MATERIAL:
- - -
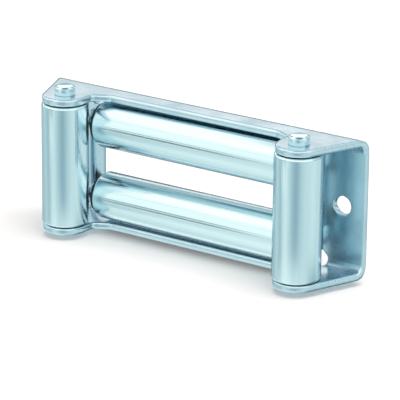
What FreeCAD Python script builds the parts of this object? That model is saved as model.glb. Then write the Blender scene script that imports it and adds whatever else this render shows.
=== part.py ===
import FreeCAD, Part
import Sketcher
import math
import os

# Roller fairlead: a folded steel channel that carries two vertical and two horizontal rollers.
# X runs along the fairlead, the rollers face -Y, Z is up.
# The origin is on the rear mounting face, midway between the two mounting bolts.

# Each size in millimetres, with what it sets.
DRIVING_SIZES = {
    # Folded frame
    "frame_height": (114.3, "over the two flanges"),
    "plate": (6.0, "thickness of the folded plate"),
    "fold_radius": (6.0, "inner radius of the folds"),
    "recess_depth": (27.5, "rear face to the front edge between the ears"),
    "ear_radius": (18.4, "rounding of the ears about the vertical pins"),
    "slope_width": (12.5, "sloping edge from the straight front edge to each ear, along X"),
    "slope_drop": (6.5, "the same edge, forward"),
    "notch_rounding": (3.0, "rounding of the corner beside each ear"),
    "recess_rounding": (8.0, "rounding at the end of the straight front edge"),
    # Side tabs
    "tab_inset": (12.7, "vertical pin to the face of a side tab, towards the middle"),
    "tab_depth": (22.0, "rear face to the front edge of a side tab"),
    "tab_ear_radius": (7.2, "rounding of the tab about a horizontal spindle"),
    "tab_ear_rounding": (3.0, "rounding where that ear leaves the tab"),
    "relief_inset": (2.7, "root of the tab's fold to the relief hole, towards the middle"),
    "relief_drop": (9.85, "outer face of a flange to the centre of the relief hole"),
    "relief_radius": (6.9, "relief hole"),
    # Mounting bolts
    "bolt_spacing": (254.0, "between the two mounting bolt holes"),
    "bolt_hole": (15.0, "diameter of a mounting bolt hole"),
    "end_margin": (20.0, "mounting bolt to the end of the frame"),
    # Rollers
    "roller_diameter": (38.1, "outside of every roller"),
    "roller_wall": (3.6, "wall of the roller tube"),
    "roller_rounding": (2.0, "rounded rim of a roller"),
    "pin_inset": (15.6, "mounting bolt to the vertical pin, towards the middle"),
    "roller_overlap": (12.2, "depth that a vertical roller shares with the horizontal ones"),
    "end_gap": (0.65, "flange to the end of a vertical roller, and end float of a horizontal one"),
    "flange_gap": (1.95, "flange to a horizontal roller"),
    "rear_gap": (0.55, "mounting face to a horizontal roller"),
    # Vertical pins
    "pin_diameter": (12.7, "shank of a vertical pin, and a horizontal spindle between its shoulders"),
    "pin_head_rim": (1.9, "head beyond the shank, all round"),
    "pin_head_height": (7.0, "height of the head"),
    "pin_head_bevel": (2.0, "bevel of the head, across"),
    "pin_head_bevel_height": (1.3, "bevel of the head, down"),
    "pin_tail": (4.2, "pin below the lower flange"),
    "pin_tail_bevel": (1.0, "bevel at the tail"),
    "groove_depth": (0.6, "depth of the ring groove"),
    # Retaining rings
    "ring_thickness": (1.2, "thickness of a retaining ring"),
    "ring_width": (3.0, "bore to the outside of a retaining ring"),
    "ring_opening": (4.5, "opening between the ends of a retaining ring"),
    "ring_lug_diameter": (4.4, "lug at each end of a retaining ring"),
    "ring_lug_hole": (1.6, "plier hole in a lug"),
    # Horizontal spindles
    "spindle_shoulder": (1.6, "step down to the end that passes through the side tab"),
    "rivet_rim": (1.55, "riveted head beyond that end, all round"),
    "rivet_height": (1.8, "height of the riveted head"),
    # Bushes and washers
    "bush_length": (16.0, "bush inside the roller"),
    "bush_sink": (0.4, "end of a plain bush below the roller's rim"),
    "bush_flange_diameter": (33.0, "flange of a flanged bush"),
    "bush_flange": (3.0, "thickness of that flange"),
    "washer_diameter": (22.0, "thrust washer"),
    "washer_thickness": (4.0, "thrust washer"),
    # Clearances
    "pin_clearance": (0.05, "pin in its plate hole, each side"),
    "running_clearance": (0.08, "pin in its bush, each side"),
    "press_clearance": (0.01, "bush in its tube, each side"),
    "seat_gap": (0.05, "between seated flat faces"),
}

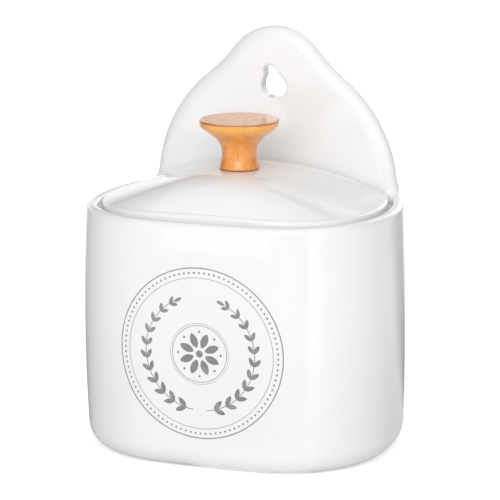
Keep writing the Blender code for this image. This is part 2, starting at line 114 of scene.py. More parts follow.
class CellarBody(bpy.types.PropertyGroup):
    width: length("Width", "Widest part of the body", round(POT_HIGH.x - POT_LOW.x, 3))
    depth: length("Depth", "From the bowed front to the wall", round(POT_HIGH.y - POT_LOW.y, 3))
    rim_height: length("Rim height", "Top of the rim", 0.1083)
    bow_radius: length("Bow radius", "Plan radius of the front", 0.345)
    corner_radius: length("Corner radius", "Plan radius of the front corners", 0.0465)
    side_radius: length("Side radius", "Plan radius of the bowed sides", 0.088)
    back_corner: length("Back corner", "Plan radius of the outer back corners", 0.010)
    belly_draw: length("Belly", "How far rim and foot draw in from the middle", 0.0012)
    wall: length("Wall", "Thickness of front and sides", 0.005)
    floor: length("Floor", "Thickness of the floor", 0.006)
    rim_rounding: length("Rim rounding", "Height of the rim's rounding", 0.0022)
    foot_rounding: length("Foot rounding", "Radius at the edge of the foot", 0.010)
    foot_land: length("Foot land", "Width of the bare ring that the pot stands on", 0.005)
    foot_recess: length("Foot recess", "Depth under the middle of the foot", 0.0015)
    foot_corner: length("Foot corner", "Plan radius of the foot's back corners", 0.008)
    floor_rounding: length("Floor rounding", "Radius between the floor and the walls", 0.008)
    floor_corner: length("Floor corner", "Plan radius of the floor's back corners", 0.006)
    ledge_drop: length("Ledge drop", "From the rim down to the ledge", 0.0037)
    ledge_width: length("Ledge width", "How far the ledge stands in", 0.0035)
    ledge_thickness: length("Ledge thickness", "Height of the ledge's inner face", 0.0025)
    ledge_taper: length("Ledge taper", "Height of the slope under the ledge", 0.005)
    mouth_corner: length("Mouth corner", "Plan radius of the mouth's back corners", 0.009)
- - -
WHAT YOU ARE ASKED TO DO:
Every record above must be duplicated exactly.

COMPLETE RESPONSE:
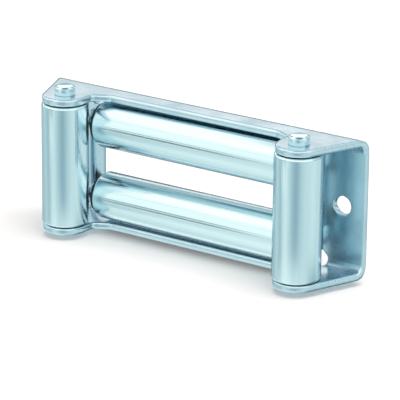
What FreeCAD Python script builds the parts of this object? That model is saved as model.glb. Then write the Blender scene script that imports it and adds whatever else this render shows.
=== part.py ===
import FreeCAD, Part
import Sketcher
import math
import os

# Roller fairlead: a folded steel channel that carries two vertical and two horizontal rollers.
# X runs along the fairlead, the rollers face -Y, Z is up.
# The origin is on the rear mounting face, midway between the two mounting bolts.

# Each size in millimetres, with what it sets.
DRIVING_SIZES = {
    # Folded frame
    "frame_height": (114.3, "over the two flanges"),
    "plate": (6.0, "thickness of the folded plate"),
    "fold_radius": (6.0, "inner radius of the folds"),
    "recess_depth": (27.5, "rear face to the front edge between the ears"),
    "ear_radius": (18.4, "rounding of the ears about the vertical pins"),
    "slope_width": (12.5, "sloping edge from the straight front edge to each ear, along X"),
    "slope_drop": (6.5, "the same edge, forward"),
    "notch_rounding": (3.0, "rounding of the corner beside each ear"),
    "recess_rounding": (8.0, "rounding at the end of the straight front edge"),
    # Side tabs
    "tab_inset": (12.7, "vertical pin to the face of a side tab, towards the middle"),
    "tab_depth": (22.0, "rear face to the front edge of a side tab"),
    "tab_ear_radius": (7.2, "rounding of the tab about a horizontal spindle"),
    "tab_ear_rounding": (3.0, "rounding where that ear leaves the tab"),
    "relief_inset": (2.7, "root of the tab's fold to the relief hole, towards the middle"),
    "relief_drop": (9.85, "outer face of a flange to the centre of the relief hole"),
    "relief_radius": (6.9, "relief hole"),
    # Mounting bolts
    "bolt_spacing": (254.0, "between the two mounting bolt holes"),
    "bolt_hole": (15.0, "diameter of a mounting bolt hole"),
    "end_margin": (20.0, "mounting bolt to the end of the frame"),
    # Rollers
    "roller_diameter": (38.1, "outside of every roller"),
    "roller_wall": (3.6, "wall of the roller tube"),
    "roller_rounding": (2.0, "rounded rim of a roller"),
    "pin_inset": (15.6, "mounting bolt to the vertical pin, towards the middle"),
    "roller_overlap": (12.2, "depth that a vertical roller shares with the horizontal ones"),
    "end_gap": (0.65, "flange to the end of a vertical roller, and end float of a horizontal one"),
    "flange_gap": (1.95, "flange to a horizontal roller"),
    "rear_gap": (0.55, "mounting face to a horizontal roller"),
    # Vertical pins
    "pin_diameter": (12.7, "shank of a vertical pin, and a horizontal spindle between its shoulders"),
    "pin_head_rim": (1.9, "head beyond the shank, all round"),
    "pin_head_height": (7.0, "height of the head"),
    "pin_head_bevel": (2.0, "bevel of the head, across"),
    "pin_head_bevel_height": (1.3, "bevel of the head, down"),
    "pin_tail": (4.2, "pin below the lower flange"),
    "pin_tail_bevel": (1.0, "bevel at the tail"),
    "groove_depth": (0.6, "depth of the ring groove"),
    # Retaining rings
    "ring_thickness": (1.2, "thickness of a retaining ring"),
    "ring_width": (3.0, "bore to the outside of a retaining ring"),
    "ring_opening": (4.5, "opening between the ends of a retaining ring"),
    "ring_lug_diameter": (4.4, "lug at each end of a retaining ring"),
    "ring_lug_hole": (1.6, "plier hole in a lug"),
    # Horizontal spindles
    "spindle_shoulder": (1.6, "step down to the end that passes through the side tab"),
    "rivet_rim": (1.55, "riveted head beyond that end, all round"),
    "rivet_height": (1.8, "height of the riveted head"),
    # Bushes and washers
    "bush_length": (16.0, "bush inside the roller"),
    "bush_sink": (0.4, "end of a plain bush below the roller's rim"),
    "bush_flange_diameter": (33.0, "flange of a flanged bush"),
    "bush_flange": (3.0, "thickness of that flange"),
    "washer_diameter": (22.0, "thrust washer"),
    "washer_thickness": (4.0, "thrust washer"),
    # Clearances
    "pin_clearance": (0.05, "pin in its plate hole, each side"),
    "running_clearance": (0.08, "pin in its bush, each side"),
    "press_clearance": (0.01, "bush in its tube, each side"),
    "seat_gap": (0.05, "between seated flat faces"),
}

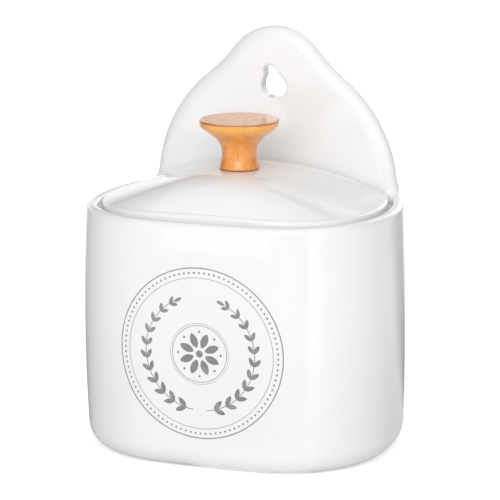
Keep writing the Blender code for this image. This is part 2, starting at line 114 of scene.py. More parts follow.
class CellarBody(bpy.types.PropertyGroup):
    width: length("Width", "Widest part of the body", round(POT_HIGH.x - POT_LOW.x, 3))
    depth: length("Depth", "From the bowed front to the wall", round(POT_HIGH.y - POT_LOW.y, 3))
    rim_height: length("Rim height", "Top of the rim", 0.1083)
    bow_radius: length("Bow radius", "Plan radius of the front", 0.345)
    corner_radius: length("Corner radius", "Plan radius of the front corners", 0.0465)
    side_radius: length("Side radius", "Plan radius of the bowed sides", 0.088)
    back_corner: length("Back corner", "Plan radius of the outer back corners", 0.010)
    belly_draw: length("Belly", "How far rim and foot draw in from the middle", 0.0012)
    wall: length("Wall", "Thickness of front and sides", 0.005)
    floor: length("Floor", "Thickness of the floor", 0.006)
    rim_rounding: length("Rim rounding", "Height of the rim's rounding", 0.0022)
    foot_rounding: length("Foot rounding", "Radius at the edge of the foot", 0.010)
    foot_land: length("Foot land", "Width of the bare ring that the pot stands on", 0.005)
    foot_recess: length("Foot recess", "Depth under the middle of the foot", 0.0015)
    foot_corner: length("Foot corner", "Plan radius of the foot's back corners", 0.008)
    floor_rounding: length("Floor rounding", "Radius between the floor and the walls", 0.008)
    floor_corner: length("Floor corner", "Plan radius of the floor's back corners", 0.006)
    ledge_drop: length("Ledge drop", "From the rim down to the ledge", 0.0037)
    ledge_width: length("Ledge width", "How far the ledge stands in", 0.0035)
    ledge_thickness: length("Ledge thickness", "Height of the ledge's inner face", 0.0025)
    ledge_taper: length("Ledge taper", "Height of the slope under the ledge", 0.005)
    mouth_corner: length("Mouth corner", "Plan radius of the mouth's back corners", 0.009)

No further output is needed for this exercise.